4. Lastly, the alternative hypothesis that blacks may actually express
more hostility than whites is deliberately shunned. This hypothesis
rests on the most anti-PC foundations imaginable and that is all the
more reason why a careful researcher must scrutinize it.
On a daily basis our equalocrats bellow that “we are all the same
in every way!” But everyone who has ever left his front stoop knows
that this is not the case. How could it be? Nowhere is the disparity
between theory and reality more striking than in terms of racial identity.
Blacks are taught to be proud of who they are no matter what; whereas,
whites are taught that we are responsible for genocide, slavery, every
evil known to man, and that white pride equates with racial supremacy.
All over the country, Caucasians are vilified by academics and educationists
in discussion halls, high school classrooms, radio, and television.
One cannot avoid these solicitations of white guilt even if you were
inducted into the Marine Corps. Getting around all the anti-Caucasian
rhetoric in our society would be a trick worthy of David Copperfield.
Therefore, why is it inconceivable that the presentation of such uniform
hate would influence the ways in which blacks would view whites?
I don’t know how it could not. Isn’t it natural to resent one’s (in
this case, make-believe) oppressors? The researchers never consider
that blacks might actually be more hostile to whites on an individual
basis than we are to them. Not examining such possibilities is another
reason why this study is a very malicious joke.

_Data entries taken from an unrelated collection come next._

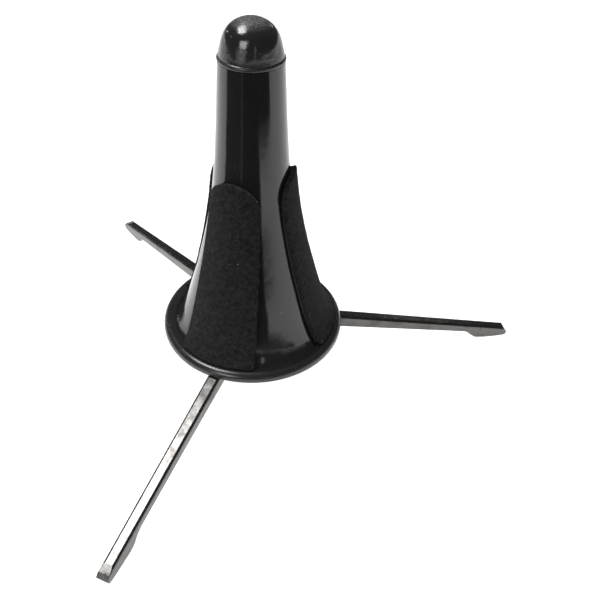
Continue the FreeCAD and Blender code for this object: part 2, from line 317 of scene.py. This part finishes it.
# dulled bands by height, from where the wear starts to where it is full
wornLip = {"from": 183.4 * mm, "to": 182.4 * mm, "grainScale": 900.0, "colour": (0.010, 0.010, 0.010),
           "roughness": 0.25}
wornCrown = {"from": 194.0 * mm, "to": 196.8 * mm, "grainScale": 1300.0, "colour": (0.09, 0.09, 0.09),
             "roughness": 0.4}
dishLook = dict(coneLook, colour=(0.011, 0.011, 0.0115), roughness=(0.24, 0.34), scuffStretch=1.0,
                scuffScale=260.0, scuffAmount=0.8, waveStrength=0.5, speckRarity=0.97)
capLook = dict(coneLook, colour=(0.010, 0.010, 0.0105), roughness=(0.13, 0.24), waveScale=90.0,
               waveStrength=0.7, waveDepth=0.0008, grainShare=0.08, scuffAmount=0.6,
               mattBands=(wornLip, wornCrown))
hubLook = dict(coneLook, colour=(0.016, 0.016, 0.017), roughness=(0.42, 0.55), grainShare=0.15,
               waveStrength=0.6, scuffAmount=0.3)
washerLook = dict(coneLook, colour=(0.62, 0.6, 0.55), filmColour=(0.5, 0.48, 0.42), roughness=(0.35, 0.45),
                  scuffAmount=0.2, speckRarity=0.99)

conePlastic = mouldedPlastic("glossBlackPlastic", coneLook)
dishPlastic = mouldedPlastic("satinBlackPlastic", dishLook)
capRubber = mouldedPlastic("softBlackVinyl", capLook)
hubNylon = mouldedPlastic("mattBlackNylon", hubLook)
washerNylon = mouldedPlastic("paleNylon", washerLook)


def metal(name, look):
    # plated steel: waves from hand polishing, faint draw lines, grime in patches
    material, tree, shader, vector = startMaterial(name)
    waves = placeGroup(tree, waveGroup, vector, Slow=look["waveScale"], Quick=look["grainScale"],
                       Mix=look["grainShare"])
    scuffs = placeGroup(tree, scuffGroup, vector, Scale=look["scuffScale"], Amount=look["scuffAmount"])
    grime = noiseTex(tree, vector, look["grimeScale"], 5.0, 0.62)
    grimeMask = remap(tree, grime, 0.5, 0.78)
    tone = mixColour(tree, grimeMask, look["colour"], look["grimeColour"])
    tree.links.new(tone, shader.inputs["Base Color"])
    rough = math2(tree, "ADD", remap(tree, grimeMask, 0.0, 1.0, *look["roughness"]),
                  math2(tree, "MULTIPLY", scuffs.outputs["Mask"], 0.2), clamp=True)
    tree.links.new(rough, shader.inputs["Roughness"])
    shader.inputs["Metallic"].default_value = 1.0
    coarse = addNode(tree, "ShaderNodeBump")
    coarse.inputs["Strength"].default_value = look["waveStrength"]
    coarse.inputs["Distance"].default_value = look["waveDepth"]
    tree.links.new(waves.outputs["Height"], coarse.inputs["Height"])
    addBump(tree, shader, scuffs.outputs["Height"], look["scuffBump"], 0.00002, coarse.outputs[0])
    return material


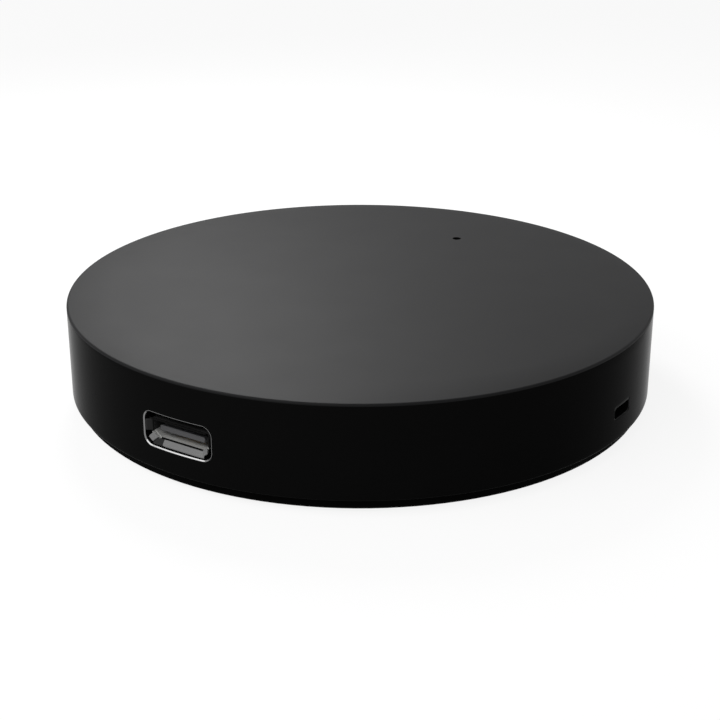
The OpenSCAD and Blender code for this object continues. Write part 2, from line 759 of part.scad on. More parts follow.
// Board of the radio module
module radio_board() {
    color("#14304a") translate([0, radio_y, board_top]) block([radio_w, radio_l, radio_t]);
}

// Can over the radio's chips, open below
module radio_shield() {
    color("#c4c5c7") translate([0, can_y, radio_top]) difference() {
        block([can_w, can_l, can_h]);
        translate([0, 0, -over]) block([can_w - 2 * can_t, can_l - 2 * can_t, can_h - can_t + over]);
    }
}

// Main chip of the radio
module radio_chip() {
    color("#1c1c1e") translate([-(chip_size.x + chip_gap) / 2, can_y, radio_top]) block(chip_size);
}

// Memory chip of the radio
module memory_chip() {
    color("#1c1c1e")
        translate([(memory_size.x + chip_gap) / 2, can_y - (memory_size.y + chip_gap) / 2, radio_top])
        block(memory_size);
}

// Crystal of the radio
module radio_crystal() {
    color("#c4c5c7")
        translate([(crystal_size.x + chip_gap) / 2, can_y + (crystal_size.y + chip_gap) / 2, radio_top])
        block(crystal_size);
}

// Antenna track: a square wave of copper along the free end of the radio's board
module radio_antenna() {
    antenna_y = radio_y + radio_l / 2 - can_inset - antenna_reach;
    color("#b8863b") translate([-antenna_n * antenna_pitch, antenna_y, radio_top]) {
        for (i = [0 : 2 * antenna_n])
            translate([i * antenna_pitch - track_w / 2, 0, 0]) cube([track_w, antenna_reach, track_t]);
        for (i = [0 : 2 * antenna_n - 1])
            translate([i * antenna_pitch - track_w / 2, (i % 2) * (antenna_reach - track_w), 0])
                cube([antenna_pitch + track_w, track_w, track_t]);
    }
}

// Gull-wing pin from a body's side at y = 0, mid height z, down to the board
module gull_pin(w, z) {
    translate([-w / 2, 0, 0]) rotate([90, 0, 90]) linear_extrude(w) polygon([
        [0, z], [0, z - tin_t], [pin_reach / 2 - tin_t, z - tin_t], [pin_reach / 2 - tin_t, 0],
        [pin_reach, 0], [pin_reach, tin_t], [pin_reach / 2, tin_t], [pin_reach / 2, z]
    ]);
}

// Body of the voltage regulator
module regulator() {
    color("#1c1c1e") translate([regulator_place.x, regulator_place.y, board_top + lift])
        block(regulator_size);
}

// Tab and pins of the voltage regulator
module regulator_leads() {
    color("#c9c9cc") translate([regulator_place.x, regulator_place.y, board_top]) {
        translate([0, regulator_size.y / 2, 0]) gull_pin(regulator_size.x / 2, regulator_size.z / 2);
        for (k = [-1 : 1])
            translate([k * regulator_size.x / 3, -regulator_size.y / 2, 0]) rotate(180)
                gull_pin(2 * pin_w, regulator_size.z / 2);
    }
}

// Can of the smoothing capacitor
module smoothing_capacitor() {
    color("#b4b6b8") translate([smoother_place.x, smoother_place.y, board_top + smoother_base_h])
        cylinder(h = smoother_h - smoother_base_h, r = smoother_r);
}

// Plastic base of the smoothing capacitor
module capacitor_base() {
    color("#151515") translate([smoother_place.x, smoother_place.y, board_top])
        intersection() {
            block([smoother_base_w, smoother_base_w, smoother_base_h]);
            rotate(45) block([smoother_cut_w, smoother_cut_w, smoother_base_h]);
        }
}

// Ceramic chip capacitors
module chip_capacitors() {
    color("#8c7a5c") {
        for (share = chip_cap_shares)
            translate([share.x * board_r, share.y * board_r, board_top]) block(chip_cap_size);
        for (side = [-1, 1])
            translate([side * (chip_cap_size.x + supply_gap) / 2, supply_y - chip_cap_size.y / 2, board_top])
                block(chip_cap_size);
    }
}

// Chip resistors, one behind each emitter
module chip_resistors() {
    color("#232325") for (i = [0 : emitter_n - 1])
        on_circle(resistor_in, emitter_first + i * 360 / emitter_n)
            translate([resistor_size.x / 2, 0, board_top]) block(resistor_size);
}

// Bodies of the transistors that drive the emitters
module driver_transistors() {
    color("#1c1c1e") for (share = driver_shares)
        translate([share.x * board_r, share.y * board_r, board_top + lift]) block(driver_size);
}

// Pins of the driver transistors
module driver_leads() {
    color("#c9c9cc") for (share = driver_shares)
        translate([share.x * board_r, share.y * board_r, board_top]) {
            translate([0, driver_size.y / 2, 0]) gull_pin(pin_w, driver_size.z / 2);
            for (side = [-1, 1])
                translate([side * driver_size.x / 3, -driver_size.y / 2, 0]) rotate(180)
                    gull_pin(pin_w, driver_size.z / 2);
        }
}

// Diode that takes surges from the power socket
module surge_diode() {
    color("#1c1c1e") translate([diode_share.x * board_r, diode_share.y * board_r, board_top])
        block(diode_size);
}

top_cover();
base_plate();
foot_pad();
socket_bezel();
base_screws();
board_screws();
circuit_board();
socket_shell();
socket_insulator();
socket_contacts();
reset_housing();
reset_frame();
reset_terminals();
reset_dome();
reset_plunger();
status_light();
light_pipe();
ir_emitters();
emitter_leads();
ir_receiver();
receiver_leads();
radio_board();
radio_shield();
radio_chip();
memory_chip();
radio_crystal();
radio_antenna();
regulator();
regulator_leads();
smoothing_capacitor();
capacitor_base();
chip_capacitors();
chip_resistors();
driver_transistors();
driver_leads();
surge_diode();
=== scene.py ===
# %% [markdown]
# # A round infrared puck
# The puck is a dark, flat drum, 66 mm wide and 12 mm high, that stands on a table and sends infrared
# commands to other appliances. Its top and side wall are one moulding of a plastic that looks black but lets
# infrared light through. The wall has an opening for the power plug, with a thin bright ring round it, and
# a small slot for the reset switch. A pinhole in the top shows a status light.
#
# The frame is the exact CAD model, in metres, with every piece in place. This script dresses it: pieces
# that show are made again as fine numpy surfaces, and everything gets the finish of its real material.

import math

import bmesh
import bpy
import numpy as np
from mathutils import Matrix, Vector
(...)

Given that this research has so many methodological flaws and misassumptions,
the fact that it was published in an academic journal and then favorably
quoted by our mainstream media tells us much about the acceptance
of radical ideas in our universities and culture. That a review board
would permit such an unimaginative, dogma-enriched study to inspect
so little, but conclude so much, is yet another sign of the generalized
intellectual rot of academia. Higher education once was a vehicle
used to pursue truth. Sadly, it now appears to be a vehicle constructed
for the sole purpose of truth avoidance.